[curves] qDSA signatures
Mike Hamburg
mike at shiftleft.org
Thu Jun 8 09:35:34 PDT 2017
Thanks for your answers, Joost!
Sent from my phone. Please excuse brevity and typos.
> On Jun 8, 2017, at 03:31, Joost Renes <j.renes at cs.ru.nl> wrote:
>
> Hi Mike,
>
> Thanks for having a look, and for your questions.
>
>> This is cool work! I like that you did hyperelliptic Kummer surfaces too.
>
> Thanks!
>
>> Do you run into any problems where x:z = 0:0 in any of the formulas? That
>> would make Check always return true, but maybe it can’t happen?
>
> Indeed, if you were to end up with the point (0 : 0) in verification,
> everything will vanish and Check returns true. Assuming honest
> execution, this never happens.

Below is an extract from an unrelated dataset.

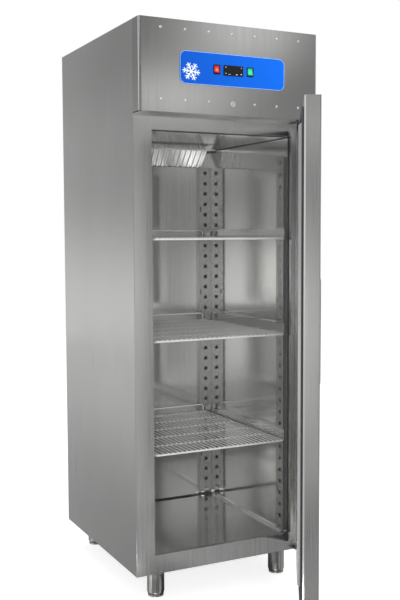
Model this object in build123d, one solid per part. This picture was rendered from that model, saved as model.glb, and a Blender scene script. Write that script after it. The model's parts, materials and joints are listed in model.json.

The xDBLADD function computes the correct
> result if the difference is not in the 2-torsion, and in all of our
> calls we have as a difference a point of large prime order. Note that
> even if the scalar is a (multiple of) the group order, the ladder
> returns the point at infinity, which is (1 : 0).
>
> You could potentially run into trouble if P (public generator) or Q
> (public key) are in the 2-torsion. In the first case your system
> parameters are simply not defined well, in which case you lose security
> (of course). In the second someone provides you with an invalidly
> generated public key, which you may want to check for. But this should
> not be any different than scenario's in other Schnorr/EdDSA protocols
> where public keys are invalid, and the same countermeasures should apply.
I see. So you might want to prevent someone from setting PK=2tor so that all signatures are valid, but otherwise you don't need to check.
>> Likewise, do you run into any problems if one of the points is on the twist?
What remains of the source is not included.